EEA membership means that the free movement of capital broadly applies between Norway and EU member states, including Portugal. A Portuguese or EU-based investor acquiring property in Norway generally benefits from the same non-discriminatory treatment as a Norwegian national in relation to capital flows. However, EEA membership does not override Norway's domestic concession legislation. Specific land categories remain subject to Norwegian national rules regardless of the buyer's EU origin.
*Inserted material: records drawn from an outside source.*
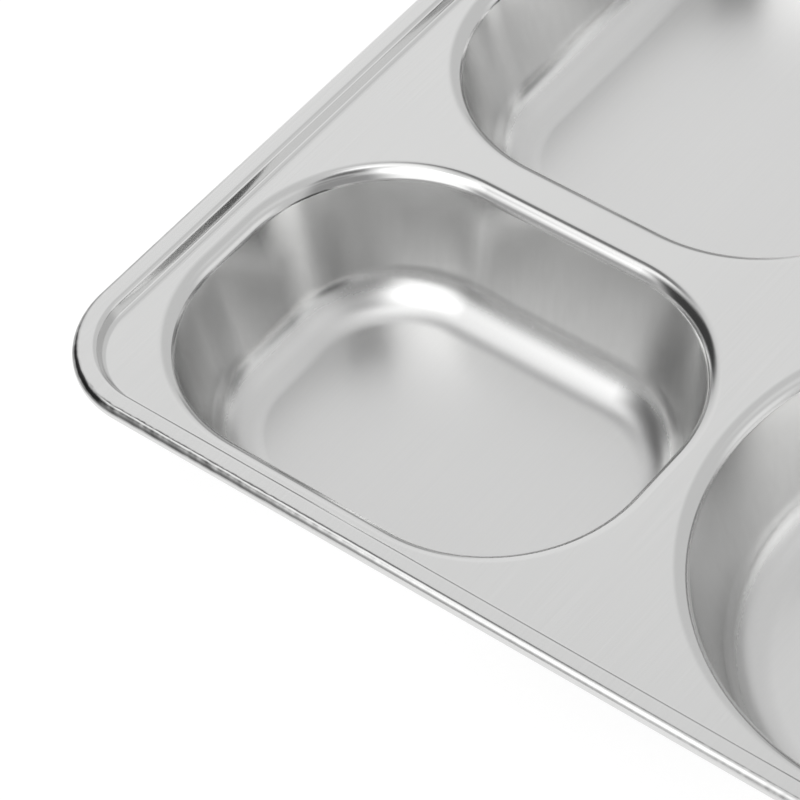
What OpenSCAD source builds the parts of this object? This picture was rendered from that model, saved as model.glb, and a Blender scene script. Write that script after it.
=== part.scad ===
// Five-well serving tray, drawn from one sheet of stainless steel.
// The sheet is divided along its bend lines into the rolled edge, the raised
// border, the flat deck and the five wells, which meet face to face.
// Origin under the middle of the tray, long side along X, soup bowl at the front left.

/* [Tray] */
// Overall length, along X
tray_l = 277; // [262:1:305]
// Overall width, along Y
tray_w = 217; // [205:1:240]
// Height of the border's top above the table
tray_h = 29; // [22:0.5:40]
// Thickness of the steel sheet
sheet_t = 0.6; // [0.4:0.1:0.8]
// Radius of the tray's corners in plan
corner_r = 19.6; // [14:0.2:24]

/* [Border] */
// Outside diameter of the rolled edge
roll_d = 3; // [2.4:0.1:3.6]
// How far round the sheet is rolled, in degrees
roll_turn = 250; // [200:5:300]
// Flat width between the rolled edge and the step
flange_w = 2; // [0.8:0.1:3]
// Drop from the border's top down to the deck
step_drop = 2.6; // [2.3:0.1:3.2]
// Width of the step in plan, from the flange to the deck
step_w = 2.34; // [2.3:0.02:3]
// Radius of both bends of the step, on the sheet's upper side
step_r = 1; // [0.8:0.05:1.1]
// Flat strip of deck left between the step and the end wells
end_strip = 0.4; // [0.2:0.1:3]
// Flat strip of deck left between the step and the wells along the long sides
side_strip = 1.6; // [0.4:0.1:4]

/* [Well walls] */
// Radius of the bend from the deck into a well, on the upper side
lip_r = 3; // [1.6:0.1:3.6]
// Radius of the bend from a wall into the floor, on the upper side
foot_r = 9; // [6:0.5:11]
// Width of a rectangular well's wall in plan, from the deck to the flat floor
wall_run = 15.8; // [14:0.2:18]
// Width of the soup bowl's wall in plan, from the deck to the flat floor
bowl_run = 16.5; // [14:0.1:22]
// Flat deck between neighbouring wells of one row
well_gap = 4.86; // [2:0.02:8]
// Flat deck between the back wells and the main well in front of them
row_gap = 3.5; // [1.5:0.5:8]
// Flat deck between the soup bowl and the corner well behind it
bowl_gap = 1.71; // [1:0.01:8]

/* [Back wells] */
// Width of each corner well at the deck, along X
corner_well_w = 73.7; // [66:0.1:80]
// Corner radius of the corner wells at the deck
corner_well_r = 31; // [22:0.5:34]
// Corner radius of the middle well at the deck
middle_well_r = 33.5; // [22:0.5:36]

/* [Front wells] */
// Diameter of the soup bowl at the deck
bowl_d = 105; // [90:0.1:108]
// Corner radius of the main well at the deck
main_well_r = 30; // [22:0.5:36]

/* [Hidden] */
steel = "silver";
// Overrun of the cutters past both faces of the sheet
overrun = sheet_t;
// Number of straight steps that stand for each small and each large bend
bend_steps = 6;
foot_steps = 10;
// A quarter of a turn in degrees, and the turn from one bend of a wall to the next
quarter_turn = 90;
half_turn = 2 * quarter_turn;
// Radius of the rolled edge, where the flange ends, and the whole border's width
roll_r = roll_d / 2;
flange_end = roll_r + flange_w;
border_w = flange_end + step_w;
// Height of the deck's upper side, and how far the wells' floors lie below it
deck_z = tray_h - step_drop;
well_depth = deck_z - sheet_t;
// Distance from the tray's outside to the wells, at the ends and along the sides
end_margin = border_w + end_strip;
side_margin = border_w + side_strip;
// Depth of the back wells along Y, which is what the soup bowl leaves of the width
back_well_d = tray_w - 2 * side_margin - bowl_d - bowl_gap;
// Places and sizes of the wells, [width, depth], and the middle of each
corner_well = [corner_well_w, back_well_d];
middle_well = [tray_l - 2 * (end_margin + corner_well_w + well_gap), back_well_d];
corner_at = [tray_l / 2 - end_margin - corner_well_w / 2,
             tray_w / 2 - side_margin - back_well_d / 2];
middle_at = [0, corner_at[1]];
bowl_at = [-tray_l / 2 + end_margin + bowl_d / 2, -tray_w / 2 + side_margin + bowl_d / 2];
main_x = [bowl_at[0] + bowl_d / 2 + well_gap, tray_l / 2 - end_margin];
main_y = [-tray_w / 2 + side_margin,
          middle_at[1] - back_well_d / 2 - row_gap];
main_well = [main_x[1] - main_x[0], main_y[1] - main_y[0]];
main_at = [(main_x[0] + main_x[1]) / 2, (main_y[0] + main_y[1]) / 2];

// Points of an arc about c, from angle a0 to a1 in n steps
function arc(c, r, a0, a1, n) =
    [for (i = [0:n]) let (a = a0 + (a1 - a0) * i / n) c + r * [cos(a), sin(a)]];

// One side of a sheet that bends down off a flat, runs down a slanted wall and bends
// level again, run further in and drop lower. It starts at height z, at distance r from
// the axis, and heads for the axis. shift is 0 for the sheet's upper side and its
// thickness for the lower side. The wall is the line that touches both bends, so their
// centres give its slant from upright.
function drop_side(r, z, run, drop, top_r, low_r, low_steps, shift) =
    let (top = [r, z - top_r],
         low = [r - run, z - drop + low_r],
         between = low - top,
         wall = sqrt(between * between - pow(top_r + low_r, 2)),
         slant = atan2(between[1], between[0]) - atan2(wall, top_r + low_r))
    concat(arc(top, top_r - shift, quarter_turn, slant + 2 * half_turn, bend_steps),
           arc(low, low_r + shift, slant + half_turn, -quarter_turn, low_steps));

function reversed(points) = [for (i = [len(points) - 1:-1:0]) points[i]];

// Carries an outline round a rectangle with rounded corners. The outline's X is the
// distance from a corner's centre and its Y is the height.
module round_sweep(size, r) {
    for (side = [0:3]) {
        centre = size[side % 2] / 2 - r;
        run = size[(side + 1) % 2] / 2 - r;
        rotate(90 * side)
            translate([centre, run, 0]) {
                rotate_extrude(angle = 90, $fn = 96) children();
                rotate([90, 0, 0]) linear_extrude(height = 2 * run) children();
            }
    }
}

// A flat plate with rounded corners, from height 0 up
module round_plate(size, r, h) {
    straight = size - 2 * [r, r];
    for (side = [0:3])
        rotate(90 * side)
            translate([straight[side % 2] / 2, straight[(side + 1) % 2] / 2, 0])
                rotate_extrude(angle = 90, $fn = 96) square([r, h]);
    translate([-straight[0] / 2, -size[1] / 2, 0]) cube([straight[0], size[1], h]);
    translate([-size[0] / 2, -straight[1] / 2, 0]) cube([size[0], straight[1], h]);
}

// Section of a well from its axis out: the flat floor, then the wall up to the deck
module well_section(r, run) {
    upper = drop_side(r, deck_z, run, well_depth, lip_r, foot_r, foot_steps, 0);
    lower = drop_side(r, deck_z, run, well_depth, lip_r, foot_r, foot_steps, sheet_t);
    polygon(concat(upper, [[0, sheet_t], [0, 0]], reversed(lower)));
}

// The middle of a well's floor, which reaches this far each way along X and Y
module floor_middle(reach) {
    translate([0, reach[1], 0])
        rotate([90, 0, 0])
            linear_extrude(height = 2 * reach[1])
                polygon([[-reach[0], 0], [reach[0], 0],
                         [reach[0], sheet_t], [-reach[0], sheet_t]]);
}

// A well with rounded corners. The middle of its floor runs into the strips at its ends.
module rectangular_well(size, r) {
    centre = size / 2 - [r, r];
    round_sweep(size, r) well_section(r, wall_run);
    floor_middle(centre + [(r - wall_run) / 2, 0]);
}

// The opening that a well takes out of the deck
module well_opening(size, r) {
    translate([0, 0, -overrun]) round_plate(size, r, sheet_t + 2 * overrun);
}

module rolled_edge() {
    centre = [corner_r - roll_r, tray_h - roll_r];
    turn_steps = 3 * foot_steps;
    curl_end = quarter_turn - roll_turn;
    color(steel)
        round_sweep([tray_l, tray_w], corner_r)
            polygon(concat(arc(centre, roll_r, quarter_turn, curl_end, turn_steps),
                           arc(centre, roll_r - sheet_t, curl_end, quarter_turn, turn_steps)));
}

module raised_border() {
    inner = corner_r - flange_end;
    outer = inner + flange_w;
    upper = drop_side(inner, tray_h, step_w, step_drop, step_r, step_r, bend_steps, 0);
    lower = drop_side(inner, tray_h, step_w, step_drop, step_r, step_r, bend_steps, sheet_t);
    color(steel)
        round_sweep([tray_l, tray_w], corner_r)
            polygon(concat([[outer, tray_h]], upper, reversed(lower), [[outer, tray_h - sheet_t]]));
}

module deck() {
    color(steel)
        translate([0, 0, deck_z - sheet_t])
            difference() {
                round_plate([tray_l - 2 * border_w, tray_w - 2 * border_w],
                            corner_r - border_w, sheet_t);
                for (side = [-1, 1])
                    translate([side * corner_at[0], corner_at[1], 0])
                        well_opening(corner_well, corner_well_r);
                translate(middle_at) well_opening(middle_well, middle_well_r);
                translate(main_at) well_opening(main_well, main_well_r);
                translate([bowl_at[0], bowl_at[1], -overrun])
                    cylinder(h = sheet_t + 2 * overrun, d = bowl_d, $fn = 180);
            }
}

module back_left_well() {
    color(steel) translate([-corner_at[0], corner_at[1], 0])
        rectangular_well(corner_well, corner_well_r);
}

module back_middle_well() {
    color(steel) translate(middle_at) rectangular_well(middle_well, middle_well_r);
}

module back_right_well() {
    color(steel) translate(corner_at) rectangular_well(corner_well, corner_well_r);
}

module soup_bowl() {
    flat = bowl_d / 2 - bowl_run;
    color(steel) translate(bowl_at) {
        rotate_extrude($fn = 180) well_section(bowl_d / 2, bowl_run);
        floor_middle([flat / 2, flat / 2]);
    }
}

module main_well() {
    color(steel) translate(main_at) rectangular_well(main_well, main_well_r);
}

rolled_edge();
raised_border();
deck();
back_left_well();
back_middle_well();
back_right_well();
soup_bowl();
main_well();
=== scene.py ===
"""Stainless steel serving tray with five wells, standing on a pale table.

The tray is pressed from one sheet: a rolled edge, a raised border, a flat deck and five wells.
All lengths are in metres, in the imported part's frame, with the long side along X, the back row of
wells towards +Y and the table at zero.
"""

import math

import bpy
import numpy as np
from mathutils import Matrix, Vector
from mathutils.geometry import delaunay_2d_cdt


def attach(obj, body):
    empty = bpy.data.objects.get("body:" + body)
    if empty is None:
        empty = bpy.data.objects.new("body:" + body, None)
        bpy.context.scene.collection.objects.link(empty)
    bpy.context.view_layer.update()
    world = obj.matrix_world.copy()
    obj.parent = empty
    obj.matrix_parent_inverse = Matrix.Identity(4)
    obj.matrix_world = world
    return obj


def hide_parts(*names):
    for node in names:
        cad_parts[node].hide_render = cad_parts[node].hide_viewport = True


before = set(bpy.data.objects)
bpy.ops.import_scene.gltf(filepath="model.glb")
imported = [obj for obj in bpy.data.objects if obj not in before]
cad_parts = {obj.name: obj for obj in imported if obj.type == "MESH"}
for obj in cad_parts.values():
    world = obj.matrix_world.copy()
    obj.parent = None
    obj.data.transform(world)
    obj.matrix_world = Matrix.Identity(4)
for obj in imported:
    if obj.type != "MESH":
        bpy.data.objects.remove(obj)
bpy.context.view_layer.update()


# Rolled edge. The rim of the sheet is curled under into a bead all round, so that no cut edge is
# left to touch. It is the same 0.6 mm stainless steel as the rest, rolled after the pressing.
tray_size = np.array([0.277, 0.217])
tray_height = 0.029
tray_corner = 0.0196
sheet = 0.0006
bead_radius = 0.0015
bead_turn = 250
bead_steps = 48
cut_edge_angle = 40
short_step_share = 0.03
straight_shares = np.array([0.02, 0.25, 0.5, 0.75, 0.98])


def steps_between(start, end, count):
    """Even steps from start to end, with a very short first and last one, so that the shading of a
    bend runs into the straight sheet beside it without a break."""
    short = short_step_share / count
    share = np.concatenate([[0, short], np.arange(1, count) / count, [1 - short, 1]])
    return start + (end - start) * share


def bend(centre, radius, start, end, count):
    """Points of a bend seen in section, [inwards, up]: the centre plus the radius times the cosine
    and sine of an angle that turns from start to end, in degrees."""
    angle = np.radians(steps_between(start, end, count))
    return np.array(centre) + radius * np.stack([np.cos(angle), np.sin(angle)], 1)


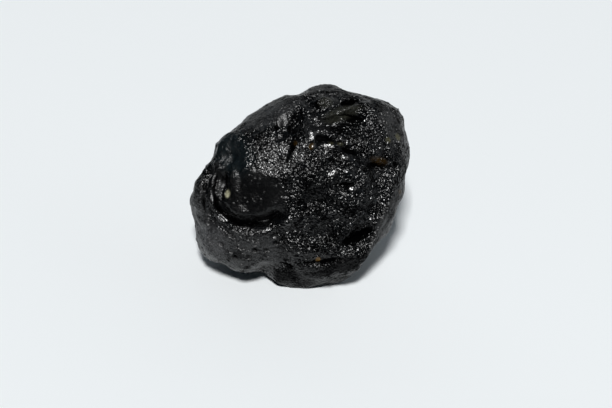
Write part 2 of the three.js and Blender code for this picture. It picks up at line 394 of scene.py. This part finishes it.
# %% The strokes
STROKES = [  # path on the face, half-width, height
    # the crevice under the boss, then its lip
    ([(-16.2, 2), (-16.8, -0.6), (-16.4, -3.4), (-15, -5.6),
      (-12.4, -6.9), (-9.6, -7.2), (-6.4, -6.6), (-4, -5.2)], 1.0, -0.8),
    ([(-16.8, -4.4), (-16, -6.2), (-14.6, -7.2), (-13, -7.6)], 0.9, 0.5),
    ([(-9, -8.2), (-7, -8.5), (-5, -8)], 0.7, 0.35),
    ([(-13.8, -4.2), (-12.4, -4.9), (-9.6, -5.3), (-6.6, -4.7), (-4.6, -3.4)], 2, 0.3),
    # the slot beside the boss, and the rib between them
    ([(-14.6, 3), (-14.8, 0.4), (-14.2, -1.8)], 0.8, -1.0),
    ([(-13.4, 4.6), (-13, 2), (-13.4, -0.8)], 0.6, 0.35),
    # the left rim: a ridge line, a groove outside it, and thin diagonals
    ([(-17, -1), (-17.3, -4), (-17, -7.6)], 0.6, 0.35),
    ([(-18.8, 1.6), (-19.1, -2.4), (-18.8, -7.4)], 0.8, -0.5),
    ([(-19.8, 1), (-17.4, 2.4)], 0.45, 0.3),
    ([(-18.2, -0.6), (-16.2, 1.2)], 0.45, 0.3),
    # slots and a rib above the boss
    ([(-1, 9), (-2, 6.6)], 0.9, -1.1),
    ([(-4.6, 13.8), (-4.4, 10.8)], 0.7, -0.9),
    ([(-2.2, 14.2), (-2, 11)], 0.7, -0.9),
    ([(0.6, 16), (1.2, 13.4), (0.8, 11.4)], 0.6, 0.5),
    # the cracks and the slit of the right half
    ([(3, 9.9), (6.6, 9.5)], 0.7, -0.9),
    ([(8.2, 8), (11.4, 6.8)], 1.0, -1.2),
    ([(6.6, 0.3), (11.2, 0.6)], 0.6, -0.9),
    # round the drop under the knob
    ([(8.4, 16.6), (11.8, 17.2)], 0.8, -0.9),
    ([(8.2, 14.2), (12.6, 13.4)], 0.9, -1.0),
    ([(4, 13.6), (8, 14.9), (12, 16.2)], 0.8, 0.6),
    ([(1.8, 18.6), (4, 19.2), (6, 19)], 0.7, -0.9),
    # the gouges of the lower part
    ([(9, -11.2), (14, -8.4)], 1.4, -1.1),
    ([(-3.8, -15.2), (-1, -16.2)], 1, -0.8),
    ([(1, -15.4), (9, -14.4)], 1.2, -0.8),
    # two gouges near the right edge
    ([(13.4, 4.6), (17.4, 4)], 1.1, -0.9),
    ([(18.8, 5.6), (19.6, 3)], 0.7, -0.6),
]
for path, half_width, height in STROKES:
    stroke(path, half_width, height)
print(len(STROKES), "strokes; relief from", round(min(lift), 2), "to", round(max(lift), 2), "mm")

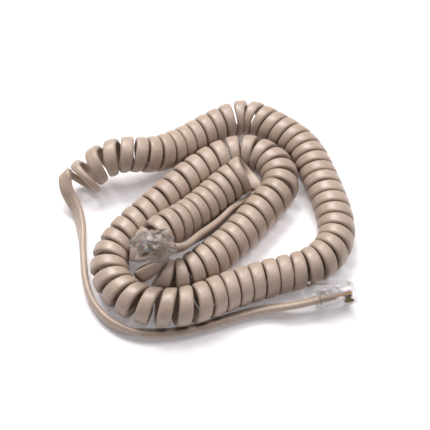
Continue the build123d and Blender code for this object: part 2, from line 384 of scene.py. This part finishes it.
def pvc(name, dark, light, rough, grain=1.0):
    """Extruded PVC: slow shade changes, fine mottling and a satin skin; the jacket adds the drawing lines along the
    strand.
    """
    m = Nodes(name)
    obj = m.add("ShaderNodeTexCoord").outputs["Object"]
    slow = m.noise(obj, 55.0, 2.0, 0.5)
    fine = m.noise(obj, 900.0, 4.0, 0.62)
    dust = m.noise(obj, 3200.0, 2.0, 0.5)
    base = m.ramp(slow, [(0.32, dark), (0.68, light)])
    speck = m.ramp(fine, [(0.38, (0.94, 0.935, 0.93)), (0.62, (1.0, 1.0, 1.0))])
    m.set(Base_Color=m.mix(1.0, base, speck, "MULTIPLY"))
    m.set(Roughness=m.span(m.noise(obj, 260.0, 3.0, 0.6), 0.3, 0.7, rough - 0.05, rough + 0.07))
    m.set(Specular_IOR_Level=0.5)
    n = m.bump(dust, 0.000012 * grain, 0.5)
    n = m.bump(fine, 0.00002 * grain, 0.5, n)
    return m, n


def jacket_material():
    m, n = pvc("cord_jacket", (0.405, 0.312, 0.246), (0.462, 0.360, 0.288), 0.36)
    uv_map = m.add("ShaderNodeUVMap", uv_map="strand").outputs["UV"]
    stretched = m.add("ShaderNodeMapping", {"Vector": uv_map, "Scale": (0.12, 26.0, 1.0)}).outputs["Vector"]
    lines = m.noise(stretched, 3.0, 3.0, 0.55)
    n = m.bump(lines, 0.000035, 0.6, n)
    m.set(Normal=n)
    # painted shade: ambient occlusion darkens the colour down in the gaps between the turns
    gap_shade_mask = m.add("ShaderNodeAmbientOcclusion", {"Distance": 0.0022}, samples=8).outputs["AO"]
    shade = m.ramp(gap_shade_mask, [(0.10, (0.30, 0.25, 0.21)), (0.62, (1.0, 1.0, 1.0))])
    plain = m.bsdf.inputs["Base Color"].links[0].from_socket
    m.set(Base_Color=m.mix(1.0, plain, shade, "MULTIPLY"))
    m.set(Subsurface_Weight=0.03, Subsurface_Scale=0.0006)
    m.bsdf.inputs["Subsurface Radius"].default_value = (1.0, 0.55, 0.35)
    return m.mat


def jacket_end_material():
    m, n = pvc("cord_jacket_end", (0.405, 0.312, 0.246), (0.462, 0.360, 0.288), 0.36)
    m.set(Normal=n)
    m.set(Subsurface_Weight=0.03, Subsurface_Scale=0.0006)
    m.bsdf.inputs["Subsurface Radius"].default_value = (1.0, 0.55, 0.35)
    return m.mat


def clear_material():
    """Clear moulded polycarbonate: faint flow marks, a slight haze and polished faces."""
    m = Nodes("clear_plug")
    obj = m.add("ShaderNodeTexCoord").outputs["Object"]
    flow = m.noise(obj, 420.0, 3.0, 0.55, 0.6)
    haze = m.noise(obj, 150.0, 2.0, 0.5)
    m.set(Base_Color=m.ramp(haze, [(0.3, (0.985, 0.97, 0.975)), (0.7, (1.0, 0.99, 0.99))]))
    m.set(Roughness=m.span(flow, 0.35, 0.7, 0.005, 0.045))
    m.set(Transmission_Weight=1.0, IOR=1.5, Specular_IOR_Level=0.9, Alpha=0.62)
    rounded = m.add("ShaderNodeBevel", {"Radius": 0.00015}, samples=6).outputs["Normal"]
    m.set(Normal=m.bump(flow, 0.000012, 0.15, rounded))
    return m.mat


def gold_material():
    m = Nodes("gold_contact")
    obj = m.add("ShaderNodeTexCoord").outputs["Object"]
    wear = m.noise(obj, 1500.0, 4.0, 0.6)
    brushed = m.noise(m.add("ShaderNodeMapping", {"Vector": obj, "Scale": (400.0, 6000.0, 400.0)}).outputs["Vector"], 1.0, 3.0, 0.6)
    m.set(Base_Color=m.ramp(wear, [(0.35, (0.34, 0.25, 0.12)), (0.65, (0.56, 0.43, 0.22))]))
    m.set(Metallic=1.0, Roughness=m.span(brushed, 0.3, 0.7, 0.18, 0.34))
    m.set(Normal=m.bump(brushed, 0.00001, 0.5))
    return m.mat


def wire_material(name, dark, light):
    m, n = pvc(name, dark, light, 0.28, 0.6)
    m.set(Normal=n)
    return m.mat


jacket = jacket_material()
jacket_end = jacket_end_material()
clear = clear_material()
gold = gold_material()
wires = {
    "yellow": wire_material("wire_yellow", (0.46, 0.20, 0.04), (0.56, 0.28, 0.06)),
    "green": wire_material("wire_green", (0.03, 0.20, 0.06), (0.06, 0.33, 0.12)),
    "red": wire_material("wire_red", (0.50, 0.02, 0.02), (0.66, 0.05, 0.04)),
    "black": wire_material("wire_black", (0.010, 0.010, 0.011), (0.028, 0.027, 0.028)),
}
cord.data.materials.append(jacket)


def give(node, material):
    mats = nodes[node].data.materials
    mats.clear()
    mats.append(material)


for side in "ab":
    for part in ("plug_body", "plug_latch", "jacket_clamp", "wire_clamp"):
        give(f"{part}_{side}", clear)
    for k in range(1, 5):
        give(f"contact_{k}_{side}", gold)
    for colour, material in wires.items():
        give(f"wire_{colour}_{side}", material)
    give(f"jacket_end_{side}", jacket_end)

# ------------------------------------------------------------------ how the cord rides
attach(cord, "cord")
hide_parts("coil", "tail_long", "tail_short")

# ------------------------------------------------------------------ floor and light
floor_mesh = bpy.data.meshes.new("floor")
floor_mesh.from_pydata([(-3, -3, 0), (3, -3, 0), (3, 3, 0), (-3, 3, 0)], [], [(0, 1, 2, 3)])
floor = bpy.data.objects.new("floor", floor_mesh)
bpy.context.scene.collection.objects.link(floor)
fm = Nodes("floor_white")
floor_obj = fm.add("ShaderNodeTexCoord").outputs["Object"]
fm.set(Base_Color=fm.ramp(fm.noise(floor_obj, 30.0, 2.0), [(0.3, (0.90, 0.89, 0.90)), (0.7, (0.92, 0.91, 0.92))]))
fm.set(Roughness=0.9, Specular_IOR_Level=0.1, Emission_Color=(0.97, 0.95, 1.0, 1.0), Emission_Strength=0.17)
floor_mesh.materials.append(fm.mat)


def area(name, place, size, power, colour=(1, 1, 1)):
    data = bpy.data.lights.new(name, "AREA")
    data.shape = "SQUARE"
    data.size = size
    data.energy = power
    data.color = colour
    ob = bpy.data.objects.new(name, data)
    bpy.context.scene.collection.objects.link(ob)
    ob.location = place
    ob.rotation_mode = "QUATERNION"
    ob.rotation_quaternion = (TARGET - Vector(place)).to_track_quat("-Z", "Y")
    return ob


def sky(azimuth, elevation, distance):
    a_, e_ = math.radians(azimuth), math.radians(elevation)
    return tuple(TARGET + Vector((math.sin(a_) * math.cos(e_), -math.cos(a_) * math.cos(e_), math.sin(e_))) * distance)


area("key", sky(-158, 58, 0.9), 0.50, 9.6, (1.0, 0.985, 0.97))
area("top", sky(105, 70, 1.0), 0.40, 3.6, (1.0, 0.97, 0.99))
world = bpy.data.worlds.new("studio")
bpy.context.scene.world = world
world.use_nodes = True
back = world.node_tree.nodes["Background"]
back.inputs["Color"].default_value = (0.97, 0.95, 1.0, 1.0)
back.inputs["Strength"].default_value = 0.20
bpy.context.scene.view_settings.view_transform = "Standard"
bpy.context.scene.view_settings.look = "None"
For investors structuring Norwegian property holdings from within the EU. including through a Portuguese holding company – the interaction of Norwegian corporate legislation, EU parent-subsidiary rules, and Portuguese tax treaties with Norway requires careful analysis. A structure that is tax-efficient from a Portuguese perspective may generate unexpected obligations under Norwegian withholding tax rules or the Norwegian anti-avoidance provisions applicable to real estate holding companies.
International investors comparing Norway and Portugal as real estate jurisdictions will find meaningful differences in the conveyancing process. Portuguese law requires an escritura pública (notarised public deed) for property transfers, executed before a Portuguese notary, and registration in the Conservatória do Registo Predial (Land Registry). Norway, by contrast, dispenses with mandatory notarisation and uses an administrative registration system. Both jurisdictions require title registration to perfect ownership, but the procedural path and professional roles differ substantially. Our real estate legal services in Portugal page provides a parallel analysis for clients considering both markets.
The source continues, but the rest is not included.